A: Yeah, I do actually. I really think it’s relevant in this day and age. I think the album just goes to show and how good it sounds, the thing I’m saying… Alright, it’s aggressive vocals on that, but Jeff’s (Walker) doing something interesting; you can always tell it’s Jeff. They’re not trying to copy anyone. They do have a few influences here and there, but you know it’s Carcass, they’ve got their own thing going. It just leaps out at me, the quality of it, and the fact that they are doing their own thing, and this is what I am saying. Bands need to be trying to find their own individuality.

Q: How was the experience of working on that album?

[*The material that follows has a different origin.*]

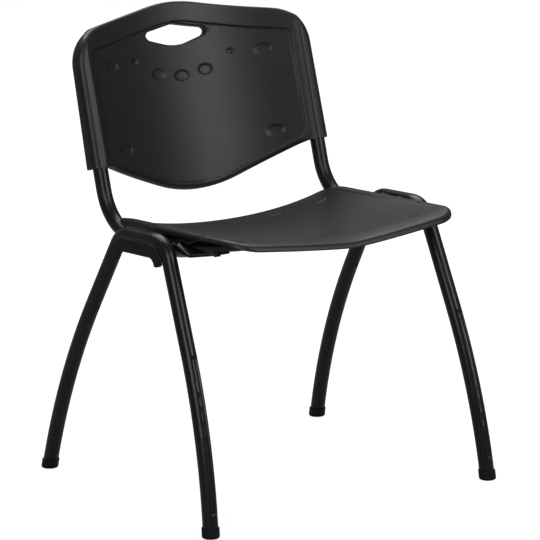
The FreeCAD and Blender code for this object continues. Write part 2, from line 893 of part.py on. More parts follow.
def back_outline():
    """The back's outline seen square on: level sleeve feet, a peaked top and a dipped lower edge."""
    corner_v = back_top_v - sleeve_outer_x(back_top_v) * tan(back_top_slope)
    right = [Vector(sleeve_outer_x(sleeve_foot_v), 0, sleeve_foot_v),
             Vector(sleeve_outer_x(corner_v), 0, corner_v)]
    inner = Vector(sleeve_inner_x(), 0, sleeve_foot_v)
    corners = right + [Vector(0, 0, back_top_v)]
    corners += [across(point) for point in reversed(right)]
    corners += [across(inner), Vector(0, 0, back_low_v), inner]
    return rounded_polygon(corners, [back_foot_round, back_corner_round, back_top_round,
                                     back_corner_round, back_foot_round, back_foot_round,
                                     back_low_round, back_foot_round])


def across(point):
    """The same point on the chair's other side."""
    return Vector(-point.x, point.y, point.z)


def square_prism(wire, near, far):
    """Push a wire of the x-v plane through the thickness from w = near to w = far."""
    face = Part.Face(wire)
    face.translate(Vector(0, near, 0))
    return face.extrude(Vector(0, far - near, 0))


def panel_cylinder(radius):
    """The round bar whose rear wall is the back panel's curve."""
    centre = back_panel_depth - back_panel_radius
    return Part.makeCylinder(radius, big, Vector(0, centre, -big / 2), Vector(0, 0, 1))


def sleeve_rear_at(v):
    """How far behind the upright's centre line the sleeve's rear lies."""
    share = (v - sleeve_foot_v) / (back_top_v - sleeve_foot_v)
    return sleeve_rear_depth - sleeve_rear_taper * share


def sleeve_section(v):
    """The sleeve's outline, square to the upright at height v."""
    share = (v - sleeve_foot_v) / (back_top_v - sleeve_foot_v)
    rear = sleeve_rear_at(v)
    rear_round = sleeve_rear_round + (sleeve_front_round - sleeve_rear_round) * share
    inner = sleeve_inner_x()
    outer = sleeve_outer_x(v)
    corners = [Vector(inner, -sleeve_front_depth, v), Vector(outer, -sleeve_front_depth, v),
               Vector(outer, rear, v), Vector(inner, rear, v)]
    return rounded_polygon(corners, [sleeve_front_round, sleeve_front_round, rear_round, rear_round])


def sleeve_bar():
    """A tapered bar along the upright, the outside of its sleeve."""
    return Part.makeLoft([sleeve_section(sleeve_foot_v), sleeve_section(back_top_v)], True, True)


def panel_window(span):
    """The room between the sleeves, for trimming what belongs to the panel."""
    return Part.makeBox(2 * span, big, big, Vector(-span, -2 * sleeve_front_depth, -big / 2))


def back_body():
    """Rim-thick curved panel and the two sleeves, inside the outline."""
    front = back_panel_radius - back_recess_step
    panel = panel_cylinder(back_panel_radius + back_wall).cut(panel_cylinder(front))
    panel = panel.common(panel_window(sleeve_inner_x() + sleeve_front_round))
    sleeve = sleeve_bar()
    body = panel.fuse([sleeve, mirrored(sleeve)])
    return body.common(square_prism(back_outline(), -big / 8, big / 8))


def behind_panel(depth):
    """The layer just behind the panel, to a depth, for what is moulded onto its rear."""
    outer = back_panel_radius + back_wall
    return panel_cylinder(outer + depth).cut(panel_cylinder(outer - back_wall / 2))


def edge_lip():
    """A lip turned rearward along the panel's top and lower edges."""
    outline = back_outline()
    ring = square_prism(outline, -big / 8, big / 8)
    ring = ring.cut(square_prism(outline.makeOffset2D(-back_lip_wall), -big / 4, big / 4))
    return ring.common(behind_panel(back_lip_depth)).common(panel_window(sleeve_inner_x() + 2))


def recess_tool():
    """What the front of the panel is lowered by, inside the rim."""
    side_v = recess_top_v - recess_half_width * tan(recess_top_slope)
    low_v = back_low_v - back_lip_depth
    right = [Vector(recess_half_width, 0, low_v), Vector(recess_half_width, 0, side_v)]
    corners = right + [Vector(0, 0, recess_top_v)] + [across(point) for point in reversed(right)]
    outline = rounded_polygon(corners, [0, recess_corner, recess_top_round, recess_corner, 0])
    return square_prism(outline, -big / 8, big / 8).common(panel_cylinder(back_panel_radius))


def hand_hole_outline():
    """An almond: a softly peaked top, round ends and a bowed lower edge."""
    end = hand_hole_end_radius
    centre_x = hand_hole_half_width - end
    slope = back_top_slope
    centre_v = hand_hole_rise - centre_x * tan(slope) - end / cos(slope)
    lift = centre_v + hand_hole_drop
    low_radius = (centre_x ** 2 + lift ** 2 - end ** 2) / (2 * (lift - end))
    centre = Vector(centre_x, 0, centre_v)
    low_centre = Vector(0, 0, low_radius - hand_hole_drop)
    shoulder = centre + Vector(sin(slope), 0, cos(slope)) * end
    tail = centre + (centre - low_centre).normalize() * end
    nose = centre + Vector(end, 0, 0)
    peak = Vector(0, 0, hand_hole_rise)
    outline = Part.Wire([Part.makeLine(across(shoulder), peak), Part.makeLine(peak, shoulder),
                         Part.Arc(shoulder, nose, tail).toShape(),
                         Part.Arc(tail, Vector(0, 0, -hand_hole_drop), across(tail)).toShape(),
                         Part.Arc(across(tail), across(nose), across(shoulder)).toShape()])
    outline.translate(Vector(0, 0, hand_hole_v))
    return outline


def hand_hole():
    return square_prism(hand_hole_outline(), -big / 8, big / 8)


def hand_hole_collar():
    """A collar behind the panel that makes the hole's edge thick enough to grip."""
    outline = hand_hole_outline().makeOffset2D(hand_hole_collar_wall)
    return square_prism(outline, -big / 8, big / 8).common(behind_panel(hand_hole_collar_depth))


def dimple(size, side):
    """A flat-bottomed oval recess in the panel's front face."""
    x, v, half_width, half_height = size
    depth_here = math.sqrt(back_panel_radius ** 2 - x ** 2) - back_panel_radius + back_panel_depth
    oval = Part.Ellipse(Vector(0, 0, 0), half_width, half_height).toShape()
    face = Part.Face(Part.Wire([oval]))
    tool = face.extrude(Vector(0, 0, 20))
    tool.rotate(Vector(0, 0, 0), Vector(1, 0, 0), 90)
    slope = math.degrees(math.asin(x / back_panel_radius))
    tool.translate(Vector(0, dimple_depth, 0))
    tool.rotate(Vector(0, 0, 0), Vector(0, 0, 1), -slope)
    tool.translate(Vector(x, depth_here, v))
    return mirrored(tool) if side < 0 else tool


def upright_pocket():
    radius = tube_radius + pocket_clearance
    length = pocket_depth
    return Part.makeCylinder(radius, length, Vector(rail_x, 0, 0), Vector(0, 0, 1))


def back_screw_places():
    return [low_back_screw_v, high_back_screw_v]


def back_screw_hole(v, radius):
    """A hole through the rear of a sleeve and the rear wall of the tube inside it."""
    rear = sleeve_rear_depth + back_screw_head_height
    hole = Part.makeCylinder(radius, rear - tube_radius / 2, Vector(rail_x, rear, v), Vector(0, -1, 0))
    return lean_back(hole)


def back_screw(v):
    under_head = Vector(rail_x, sleeve_rear_at(v), v)
    head = Part.makeCylinder(back_screw_head_radius, back_screw_head_height, under_head, Vector(0, 1, 0))
    length = sleeve_rear_at(v) - tube_radius / 2
    shank = Part.makeCylinder(back_screw_radius, length, under_head, Vector(0, -1, 0))
    return lean_back(head.fuse(shank))


def back_screws():
    screws = [back_screw(v) for v in back_screw_places()]
    return Part.makeCompound(screws + [mirrored(screw) for screw in screws])


def back_shell():
    shell = back_body().fuse([edge_lip(), hand_hole_collar()])
    shell = shell.cut(recess_tool())
    shell = shell.cut(hand_hole())
    for size in (corner_dimple, small_dimple, inner_dimple, lower_dimple):
        shell = shell.cut([dimple(size, 1), dimple(size, -1)])
    shell = shell.cut(dimple(middle_dimple, 1))
    pocket = upright_pocket()
    shell = lean_back(shell.cut([pocket, mirrored(pocket)]))
    for v in back_screw_places():
        hole = back_screw_hole(v, back_screw_radius)
        shell = shell.cut([hole, mirrored(hole)])
    return shell


# Assembly
def both_sides(pieces, name, shape):
    pieces["right_" + name] = shape
    pieces["left_" + name] = mirrored(shape)


def build():
    pieces = {}
    both_sides(pieces, "leg_loop", leg_loop())
    both_sides(pieces, "back_rail", back_rail())
    both_sides(pieces, "stacking_bumper", lean_loop(stacking_bumper()))
    both_sides(pieces, "front_glide", glide(-1))
    both_sides(pieces, "rear_glide", glide(1))
    both_sides(pieces, "front_bridge_plate", bridge_plate(front_bridge_y))
    both_sides(pieces, "rear_bridge_plate", bridge_plate(rear_bridge_y))
    both_sides(pieces, "front_seat_tab", seat_tab(front_seat_tab_y))
    both_sides(pieces, "rear_seat_tab", seat_tab(rear_seat_tab_y))
    pieces["front_cross_tube"] = cross_tube(front_cross_y)
    pieces["rear_cross_tube"] = cross_tube(rear_cross_y)
    pieces["seat_shell"] = seat_shell()
    pieces["back_shell"] = back_shell()
    rivet = lean_loop(bumper_rivet())
    pieces["bumper_rivets"] = Part.makeCompound([rivet, mirrored(rivet)])
    pieces["seat_screws"] = seat_screws()
    pieces["back_screws"] = back_screws()
    return pieces


def centre_depth(pieces):
    """Slide the chair so that its origin is under the middle of its overall depth."""
    front = pieces["right_front_glide"].optimalBoundingBox(False).YMin
    rear = pieces["back_shell"].optimalBoundingBox(False).YMax
    for shape in pieces.values():
        shape.translate(Vector(0, -(front + rear) / 2, 0))


pieces = build()
centre_depth(pieces)
os.makedirs("parts", exist_ok=True)
for name, shape in pieces.items():
    shape.exportStep("parts/" + name + ".step")
    print(name, len(shape.Solids), "solids", round(shape.Volume), "mm3", shape.isValid())
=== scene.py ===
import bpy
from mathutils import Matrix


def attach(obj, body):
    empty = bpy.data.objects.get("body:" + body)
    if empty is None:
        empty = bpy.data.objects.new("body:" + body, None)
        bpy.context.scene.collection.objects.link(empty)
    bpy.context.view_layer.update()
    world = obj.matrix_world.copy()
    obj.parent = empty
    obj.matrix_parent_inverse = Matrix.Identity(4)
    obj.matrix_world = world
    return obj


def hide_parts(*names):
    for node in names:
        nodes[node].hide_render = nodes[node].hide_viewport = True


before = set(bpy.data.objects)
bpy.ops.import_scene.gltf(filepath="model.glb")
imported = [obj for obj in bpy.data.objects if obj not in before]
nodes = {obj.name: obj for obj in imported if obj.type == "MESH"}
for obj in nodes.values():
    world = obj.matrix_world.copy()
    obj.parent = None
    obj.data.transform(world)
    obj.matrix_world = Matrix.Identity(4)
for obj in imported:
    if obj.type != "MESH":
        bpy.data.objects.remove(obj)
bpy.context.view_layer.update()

import cmath
import math
import bmesh
import bpy
import numpy as np
from mathutils import Matrix, Vector
from mathutils.geometry import delaunay_2d_cdt


# The steel frame: two leg loops, two back rails, two cross tubes and their welded plates and tabs.
# It is bent tube, powder coated black after welding, so the coat is smooth with a faint orange peel
# and rubbed a little where stacked chairs touch it.
coat_colour = (0.0042, 0.0040, 0.0044)
coat_worn = (0.0075, 0.0072, 0.0076)
coat_roughness = (0.27, 0.35)
coat_gloss = 0.42
black_tint = (1.0, 0.915, 1.0, 1.0)
rub_size = 0.05
rub_range = (0.45, 0.75)
peel_size = 0.0016
peel_depth = 0.00003


def new_finish(name):
    """A material with its node tree cleared, its shader and its object coordinates."""
    material = bpy.data.materials.new(name)
    material.use_nodes = True
    tree = material.node_tree
    shader = tree.nodes["Principled BSDF"]
    place = tree.nodes.new("ShaderNodeTexCoord")
    return material, tree, shader, place.outputs["Object"]


def noise(tree, place, size, detail):
    """Noise whose blotches are about size metres across."""
    node = tree.nodes.new("ShaderNodeTexNoise")
    tree.links.new(place, node.inputs["Vector"])
    node.inputs["Scale"].default_value = 1.0 / size
    node.inputs["Detail"].default_value = detail
    return node.outputs["Fac"]


def ramp(tree, value, low, high, out_low, out_high):
    """Takes low..high to out_low..out_high, clamped."""
    node = tree.nodes.new("ShaderNodeMapRange")
    tree.links.new(value, node.inputs["Value"])
    node.inputs["From Min"].default_value = low
    node.inputs["From Max"].default_value = high
    node.inputs["To Min"].default_value = out_low
    node.inputs["To Max"].default_value = out_high
    return node.outputs["Result"]


def blend_colour(tree, share, first, second):
    """The first colour where share is 0, the second where it is 1."""
    node = tree.nodes.new("ShaderNodeMix")
    node.data_type = "RGBA"
    tree.links.new(share, node.inputs["Factor"])
    node.inputs["A"].default_value = (*first, 1)
    node.inputs["B"].default_value = (*second, 1)
    return node.outputs["Result"]


def raise_grain(tree, shader, height, depth):
    """A bump of the given depth in metres on the shader."""
    node = tree.nodes.new("ShaderNodeBump")
    node.inputs["Distance"].default_value = depth
    tree.links.new(height, node.inputs["Height"])
    tree.links.new(node.outputs["Normal"], shader.inputs["Normal"])


def finish_nodes(endings, material):
    """Gives a material to each carried-over node whose name ends in one of the endings."""
    for name in nodes:
        if name.endswith(endings):
            for slot in nodes[name].material_slots:
                slot.material = material


powder_coat, tree, shader, place = new_finish("black_powder_coat")
rub = ramp(tree, noise(tree, place, rub_size, detail=5.0), *rub_range, 0.0, 1.0)
tree.links.new(blend_colour(tree, rub, coat_colour, coat_worn), shader.inputs["Base Color"])
tree.links.new(ramp(tree, rub, 0.0, 1.0, *coat_roughness), shader.inputs["Roughness"])
shader.inputs["Specular IOR Level"].default_value = coat_gloss
shader.inputs["Specular Tint"].default_value = black_tint
raise_grain(tree, shader, noise(tree, place, peel_size, detail=1.0), peel_depth)
finish_nodes(("leg_loop", "back_rail", "cross_tube", "bridge_plate", "seat_tab"), powder_coat)


# The seat and the back: injection-moulded black plastic with a fine leather-like moulding grain,
# satin on the broad faces and a little smoother where sitters have rubbed it.
shell_colour = (0.0078, 0.0070, 0.0078)
shell_scuffed = (0.0105, 0.0095, 0.0105)
shell_roughness = (0.42, 0.38)
shell_gloss = 0.5
cloud_size = 0.09
cloud_range = (0.38, 0.70)
grain_size = 0.0010
grain_depth = 0.00004

shell_plastic, tree, shader, place = new_finish("moulded_black_plastic")
cloud = ramp(tree, noise(tree, place, cloud_size, detail=5.0), *cloud_range, 0.0, 1.0)
tree.links.new(blend_colour(tree, cloud, shell_colour, shell_scuffed), shader.inputs["Base Color"])
tree.links.new(ramp(tree, cloud, 0.0, 1.0, *shell_roughness), shader.inputs["Roughness"])
shader.inputs["Specular IOR Level"].default_value = shell_gloss
shader.inputs["Specular Tint"].default_value = black_tint
raise_grain(tree, shader, noise(tree, place, grain_size, detail=2.0), grain_depth)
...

A: Oh, it was great. I’ve known Bill (Steer) and Jeff for years. So when they were recording it with Colin (Richardson), they were literally only 20 miles up the road from here. So I’d go and see them and we’d go out for drinks and have a curry as they were tracking it. So I kind of knew what was going down, and that Colin was getting a bit burnt on it. Me and Colin are friends anyway, so we talk about productions that we’re working on. We help each other out a lot; if we’re struggling on a mix we’ll send it to each other and give each other opinions. He was getting a bit tired on it, and he called me and asked if I’d be interested in working on it. It was a no-brainer for me, ‘cause I get on with the guys and I like the band. So I was like, ‘Yeah, come on over, I’ll sort it out boys’. Yeah, it was a no-brainer and I think it worked out for the better for everyone actually. They got a fresh approach on the mix, because they’d spent a pretty long time tracking it with Colin, to get out of that studio and have a fresh pair of ears on it was a good thing I think.

Q: Well said. Any famous last words?
A: I’m not dead yet (laughs). Hopefully we can try and get out there and show you what Hell’s all about, that’s the plan. But if not, there’s a live DVD with the bonus edition of Curse and Chapter that’s coming out. So try and pick that up to get an idea of what the live show’s about and hopefully we’ll see you out there soon enough.